I am continually dismayed by the constant misinformation about poultry imports in SA, specifically where it concerns dumping or predatory trade. Consumers are faced by a barrage of fake news from the local poultry industry and its allies, all presented as fact and cloaked in the illusory garb of being in the best interests of SA and the public. There is not one shred of truth to these insinuations.  

Trade, by its very nature, is reciprocal, so to attack trading partner countries that also procure a vast basket of goods and services from SA is dangerous and in direct opposition to the strong message of welcome our president gave global investors at the recent investment conference.  

One of the most persistent and endlessly repeated mistruths is that large quantities of poultry products are “dumped” in this country. Dumping is when one country sells similar products abroad at a cheaper rate than in its domestic market. There are no SA trade partners that are selling their poultry product in SA below this cost.  

A well-known tactic of purveyors of propaganda and fake news is to build a false narrative around verifiable facts. The domestic poultry industry has made much of the fact that imports have increased since the beginning of the lockdown. This may be true in part because demand plummeted on the back of the lockdown, and then increased again as the country opened up, but overall it is not true. Statistics show that poultry imports this year declined by 15.3%. 

They will also conveniently add mechanically deboned meat to inflate poultry import statistics and bolster their import growth narrative. But this is misguided. Mechanically deboned meat is not produced to scale in SA and has to be imported because it is critical to the production of cold cuts, viennas and so forth, and contributes substantially to the protein intake of many of SA’s poorer consumers.  

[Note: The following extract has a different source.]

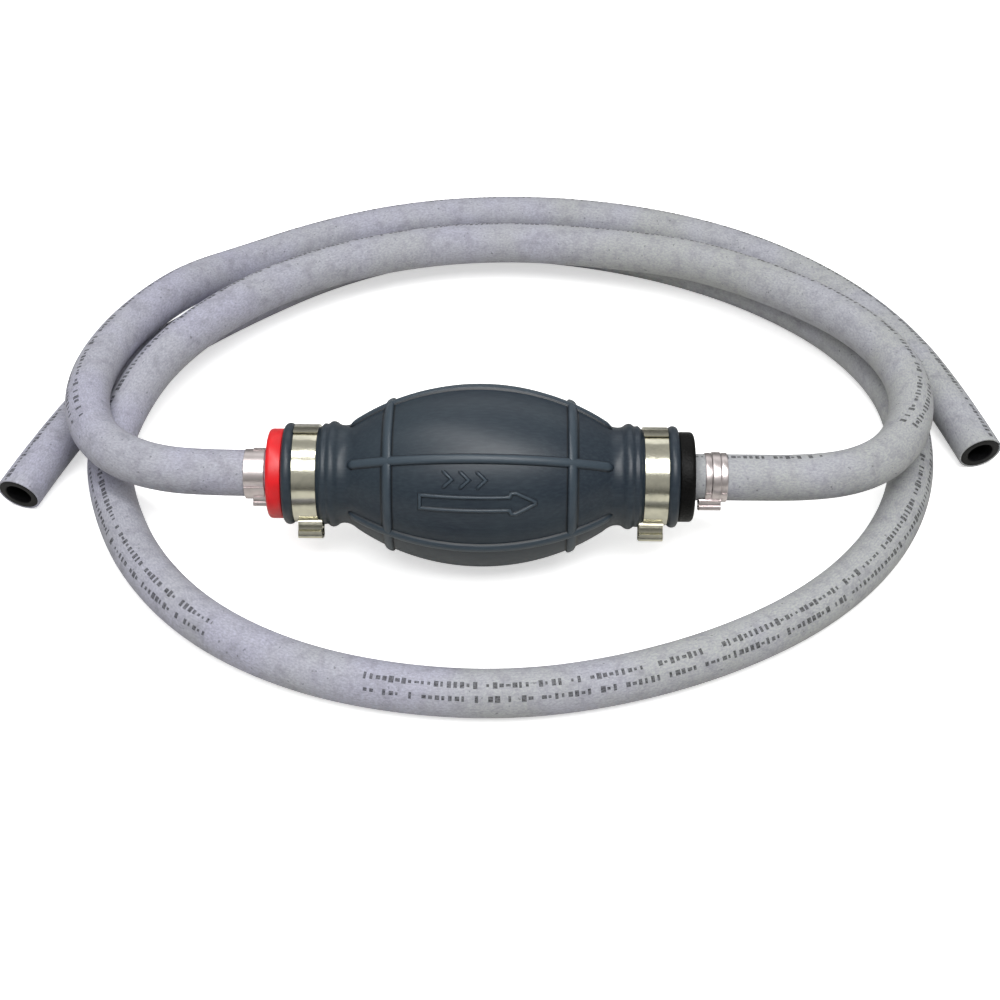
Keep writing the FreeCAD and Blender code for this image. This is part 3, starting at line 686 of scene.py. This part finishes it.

Now the industry is calling for the introduction of limits on the amount of poultry imported into SA. If imports are to be reduced or restricted by law we in effect remove the competitive nature of the local market, all to the detriment of the already cash-strapped consumers.

Local producers in Botswana, for example, were successful in their attempts to close the market to imports. Without the tempering role of imports, the price of chicken skyrocketed and today affordable chicken from SA is smuggled across the border into Botswana to meet the demands of people desperate for access to reasonably priced chicken.

Calls by our domestic producers for increased pricing can already be seen in SA. This is despite their commitment to the trade, industry & competition minister during discussions leading up to the adoption of the poultry master plan that local producers would not increase the price of chicken. This week the CEO of Astral said it would have to push through a price increase of up to R2/kg on frozen chicken, a 10% price increase on a basic consumer staple.

The preservation of jobs is critical, especially in the current economic climate. But so is maintaining chicken affordability for SA’s people. One of the key focus areas in the department of trade, industry & competition’s poultry master plan is to encourage domestic producers to drive efficiencies and increase its own export capability. In doing so the domestic industry will be geared for growth, able to create and sustain jobs and create value for shareholders.

From a trade perspective, the SA poultry industry is already one of the most protected in the world. Last year the SA Poultry Association applied for an 82% ad valorem import tariff on bone-in and boneless frozen chicken from many non-EU countries, including the US and Brazil. In March 2020 the SA government granted a tariff of 62% on frozen bone-in chicken portions (up from 37%) and 42% for frozen boneless portions (up from 12%).  

Such high tariffs go beyond levelling the playing fields and border on extreme protectionism, which allows large local producers to hike their profits while smaller, mainly emerging producers get shut out of the market.

Consumers bear the brunt of protectionism by paying more for chicken. According to the National Agricultural Marketing Council, the price of chicken has increased 7.8% over the past year. This increase, according to the council’s chief agricultural economist, Sifiso Ntombela, is due to a weakening in the exchange rate just before the start of lockdown and the increased import tariffs gazetted in March.

The domestic industry’s strategy, which is to close the market to imports, which are less than 20% of total consumption, is counterintuitive and destructive and will only lead to higher prices for consumers, drive a rift between SA and its key trade partners, and further consolidate an already oligopolistic industry. As with all things, balance is required, not only in terms of trade relations but also in the inflated rhetoric that continues to damage this industry.

• Matthew is CEO of the Association of Meat Importers & Exporters.